Batagol supports the view that the process of assessment is completed when the Commissioner inserts in the notice of assessment which is served on the taxpayer the amount of his taxable income and the amount of tax payable thereon.  There is nothing in Batagol to suggest that the court will go behind the assessment of a taxpayer's taxable income and tax payable as expressed in the notice of assessment served on him, unless it appears from the notice or an accompanying document that the notice is not in truth a notice of assessment.[99]

[98](1963) 109 CLR 243.

[99](1981) 147 CLR 360, 372 (emphasis added).

  1. These passages appear to contemplate that the question whether a document comprises an assessment may be determined in the court’s ordinary jurisdiction (in other words, in recovery proceedings), if it is argued that the document relied on by the Commissioner can be seen on its face, or from an accompanying document, to be tentative or provisional in nature.[100]  It is, after all, part of the function of a court hearing recovery proceedings to be satisfied as to the existence of an assessment.  If the document produced, or an accompanying document, reveals that what purports to be an assessment does not meet that description, the Commissioner will have failed to establish part of his or her case.

    [100]The joint reasons in Futuris similarly contemplate, in the context of judicial review proceedings, that tentativeness must appear on the face of the purported assessment or in related correspondence: (2008) 237 CLR 146, 163–4 [51]–[52].

  1. It is not necessary, however, to decide this question in the present matter.  That is because, while the respondents’ pleading used the language of tentativeness, the allegation was not of the kind discussed above or recognised in Futuris.  Instead, the respondents invited the Court to conclude that, because of the method used by the Commissioner to make the assessments, the assessments were not ‘definitive’.  More particularly, the respondents each pleaded that the assessments were made ‘arbitrarily by aggregating deposits and transactions between the defendant and related parties without determining the source, character and statutory basis for the inclusion of those deposits and transactions in taxable income’.  Far from being an assertion of tentativeness in the sense recognised in FJ Bloemen and Futuris, this amounts to a direct attack on the correctness of the assessments.  As such, it was foreclosed by s 175 and s 350-10 and is not an available ground of jurisdictional error.

  1. It follows that the Commissioner has established the first proposed ground of appeal.  Further, because the notice of contention fails and the argument as to tentativeness is also without merit (even assuming it could be dealt with in recovery proceedings), it also follows that the respondents had no real prospect of success in the recovery proceedings and that summary judgment should not have been refused on the contrary basis.

  1. It remains to consider the second proposed ground of appeal, which challenges the judge’s conclusion that, even if the respondents’ defences had no real prospect of success, summary judgment should be refused under s 64 of the CPA.

Proposed ground 2 — CPA s 64

  1. Section 64 empowers the court to refuse summary judgment if it is satisfied that, despite there being no real prospect of success, the proceeding should not be disposed of summarily because it is not in the interests of justice to do so or the dispute is of such a nature that only a full hearing on the merits is appropriate.
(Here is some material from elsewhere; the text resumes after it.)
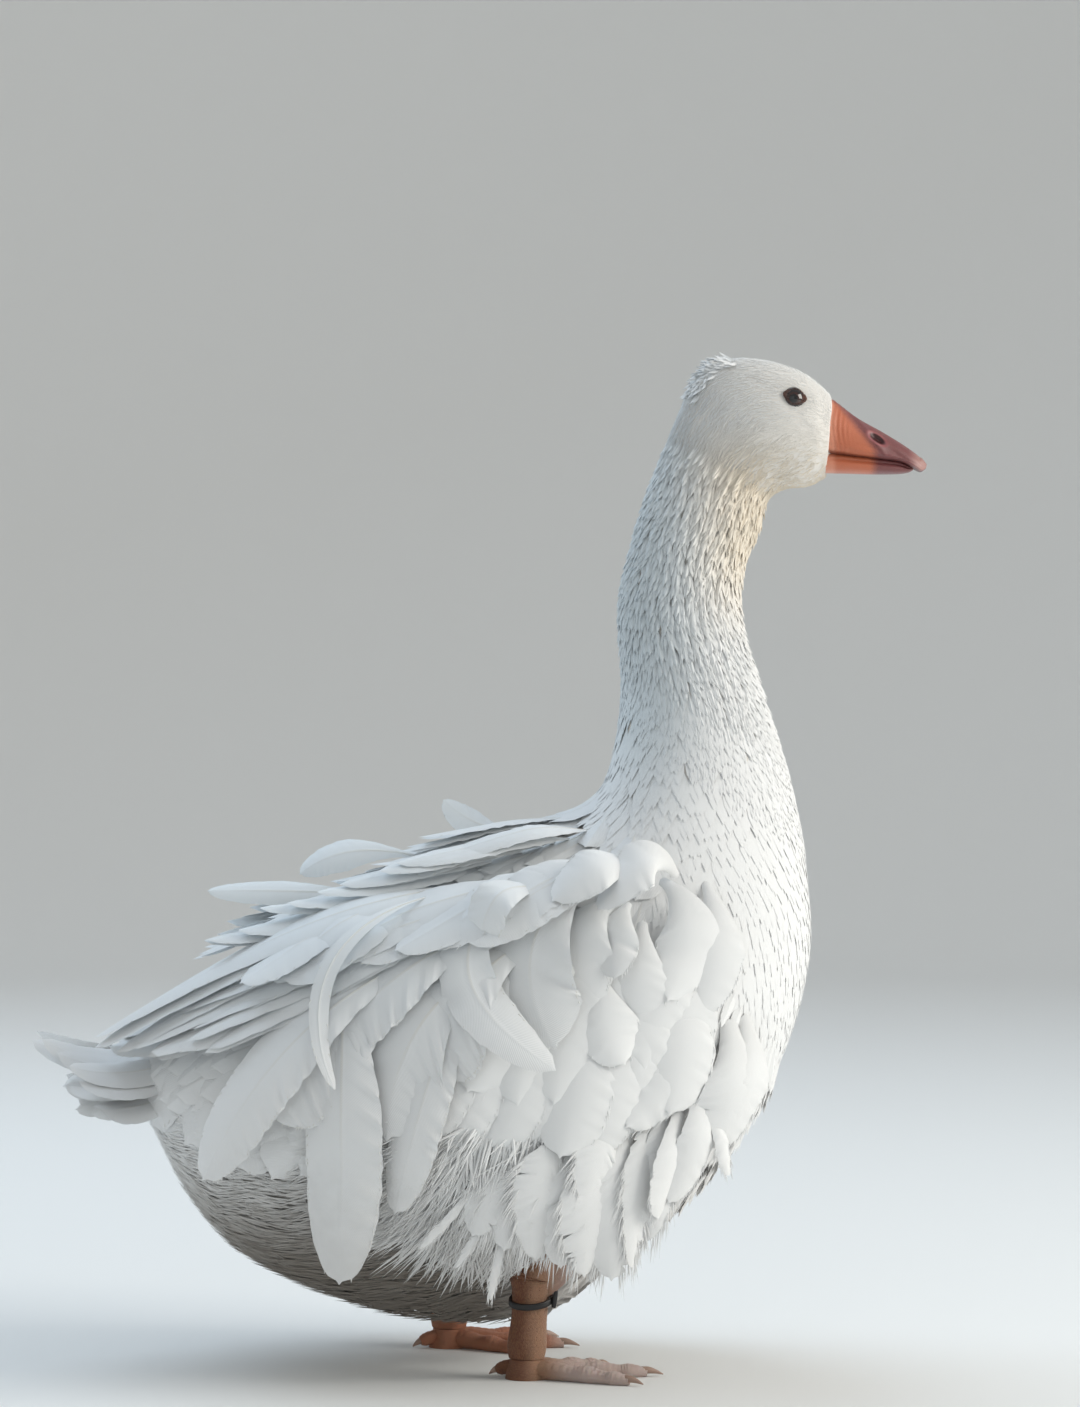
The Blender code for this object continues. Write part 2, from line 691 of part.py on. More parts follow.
def close_sheet(bm, outer, inner):
    """Joins two grids of points into one closed sheet, split alike on both faces."""
    rows, columns = len(outer), len(outer[0])
    for i in range(rows - 1):
        for j in range(columns - 1):
            for grid in (outer, inner):
                a, b, c, d = grid[i][j], grid[i + 1][j], grid[i + 1][j + 1], grid[i][j + 1]
                bm.faces.new((a, b, c))
                bm.faces.new((a, c, d))
    rim = [(i, 0) for i in range(rows)] + [(rows - 1, j) for j in range(1, columns)]
    rim += [(i, columns - 1) for i in range(rows - 2, -1, -1)] + [(0, j) for j in range(columns - 2, 0, -1)]
    for (i, j), (m, n) in zip(rim, rim[1:] + rim[:1]):
        bm.faces.new((outer[i][j], outer[m][n], inner[m][n]))
        bm.faces.new((outer[i][j], inner[m][n], inner[i][j]))


def build_tail(feathers, finish):
    """The fan of tail feathers on the stump behind the rump."""
    path = [(x, 0, z) for x, z, _, _ in TAIL_STUMP]
    tail = add_object("tail", tube(path, [row[2:] for row in TAIL_STUMP], 12), finish)
    combine(tail, [body_cutter()], "DIFFERENCE")
    dress(tail, feathers, [])
    combine(tail, [body_cutter()], "DIFFERENCE", "MANIFOLD")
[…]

The judge relied on both grounds for exercising the discretion under this provision.

  1. In our opinion, the Commissioner has shown House v The King error in this respect.  First, if the proceedings had no real prospect of success, that was because, as we have held, the impugned provisions stood in the way of the defences relied on by the respondents under the description of jurisdictional error.  In those circumstances, it could not be in the interests of justice for the Court to conduct a full hearing and then determine those defences.  To do so would involve incorrectly applying the legislation which provides that the defences are unavailable.
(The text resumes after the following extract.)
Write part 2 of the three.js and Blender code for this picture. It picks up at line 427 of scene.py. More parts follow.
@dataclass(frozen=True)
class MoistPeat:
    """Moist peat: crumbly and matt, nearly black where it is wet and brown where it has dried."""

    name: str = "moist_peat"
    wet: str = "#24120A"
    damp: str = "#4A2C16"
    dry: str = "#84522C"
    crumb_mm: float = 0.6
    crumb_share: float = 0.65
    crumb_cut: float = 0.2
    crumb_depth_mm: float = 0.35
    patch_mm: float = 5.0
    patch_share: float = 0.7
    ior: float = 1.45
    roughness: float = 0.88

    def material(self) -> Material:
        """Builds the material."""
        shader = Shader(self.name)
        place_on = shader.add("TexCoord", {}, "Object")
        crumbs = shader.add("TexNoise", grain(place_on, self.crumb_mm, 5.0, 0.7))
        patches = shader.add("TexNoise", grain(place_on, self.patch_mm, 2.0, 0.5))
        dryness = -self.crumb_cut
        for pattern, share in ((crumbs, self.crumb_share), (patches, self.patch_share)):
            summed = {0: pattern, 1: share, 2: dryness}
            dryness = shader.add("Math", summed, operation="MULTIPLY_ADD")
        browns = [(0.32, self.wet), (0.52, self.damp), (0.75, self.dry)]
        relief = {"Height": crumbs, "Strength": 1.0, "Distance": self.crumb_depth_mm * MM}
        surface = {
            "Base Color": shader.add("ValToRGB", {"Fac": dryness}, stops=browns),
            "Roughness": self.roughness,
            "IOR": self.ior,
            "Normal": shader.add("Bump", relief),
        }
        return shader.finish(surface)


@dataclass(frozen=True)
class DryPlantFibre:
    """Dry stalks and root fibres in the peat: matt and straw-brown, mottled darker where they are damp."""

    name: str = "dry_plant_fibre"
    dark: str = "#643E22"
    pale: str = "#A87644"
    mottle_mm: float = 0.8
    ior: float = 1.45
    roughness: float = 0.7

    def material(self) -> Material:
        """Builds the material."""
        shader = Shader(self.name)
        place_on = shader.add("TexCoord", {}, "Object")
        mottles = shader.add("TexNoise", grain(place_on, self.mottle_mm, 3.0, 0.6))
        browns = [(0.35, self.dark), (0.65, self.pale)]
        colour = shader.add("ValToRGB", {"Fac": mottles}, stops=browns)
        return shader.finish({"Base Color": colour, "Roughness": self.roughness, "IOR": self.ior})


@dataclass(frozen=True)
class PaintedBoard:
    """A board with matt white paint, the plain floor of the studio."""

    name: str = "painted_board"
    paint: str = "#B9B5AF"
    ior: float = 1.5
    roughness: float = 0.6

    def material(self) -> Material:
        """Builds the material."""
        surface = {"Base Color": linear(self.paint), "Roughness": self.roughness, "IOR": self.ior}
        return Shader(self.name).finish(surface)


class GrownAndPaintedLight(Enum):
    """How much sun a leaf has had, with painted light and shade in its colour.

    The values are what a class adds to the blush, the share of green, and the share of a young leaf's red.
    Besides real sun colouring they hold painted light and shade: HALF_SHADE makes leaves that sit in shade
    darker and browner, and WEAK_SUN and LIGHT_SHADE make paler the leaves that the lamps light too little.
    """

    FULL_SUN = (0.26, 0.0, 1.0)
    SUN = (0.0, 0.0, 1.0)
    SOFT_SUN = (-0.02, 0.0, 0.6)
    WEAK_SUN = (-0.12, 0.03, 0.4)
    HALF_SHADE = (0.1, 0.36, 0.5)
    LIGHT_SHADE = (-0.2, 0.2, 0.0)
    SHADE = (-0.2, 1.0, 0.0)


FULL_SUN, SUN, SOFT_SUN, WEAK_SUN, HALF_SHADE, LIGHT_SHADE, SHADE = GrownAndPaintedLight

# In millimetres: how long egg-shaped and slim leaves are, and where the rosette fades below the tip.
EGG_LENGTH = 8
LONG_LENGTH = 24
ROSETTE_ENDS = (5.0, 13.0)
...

  1. Secondly, to the extent that the judge can be understood as saying that the question of constitutional validity, or the application of the impugned provisions to the pleaded defences, made a full hearing on the merits appropriate, that conclusion was not open in circumstances where those issues had been fully canvassed in both written and oral submissions before the judge.  The dispute in this regard was one of law alone and the parties had run their cases.  Nothing further would be achieved by a ‘full hearing’ of those matters.

  1. Accordingly, the discretion miscarried.  It was not in the interests of justice, or appropriate in light of the nature of the case, to permit the matter to proceed to a full hearing in circumstances where the defences had no real prospect of success.  The Commissioner’s second proposed ground should be upheld.

Conclusion

  1. Leave to appeal should be granted and the appeal should be allowed.  The orders of the judge should be set aside and in their place there should be summary judgment for the Commissioner in each proceeding.  That result follows from the absence of any contest between the parties on the issues which properly arise in the proceedings.  In that regard, it is of no relevance that, as the Commissioner accepted in Broadbeach, a court in a winding up application may take into account whether the taxpayer has a reasonably arguable case in pending pt IVC proceedings.[101]

    [101]Broadbeach (2008) 237 CLR 473, 484 [13] (Gummow ACJ, Heydon, Crennan and Kiefel JJ).

  1. We shall invite the parties to agree upon the appropriate amounts for inclusion in each judgment, bringing amounts by way of shortfall interest charge, administrative penalties and general interest charge up to date and also addressing the discrepancy in the summons in the case of Mr Buzadzic to which we referred at footnote 1 in these reasons, which may necessitate an amendment to the summons.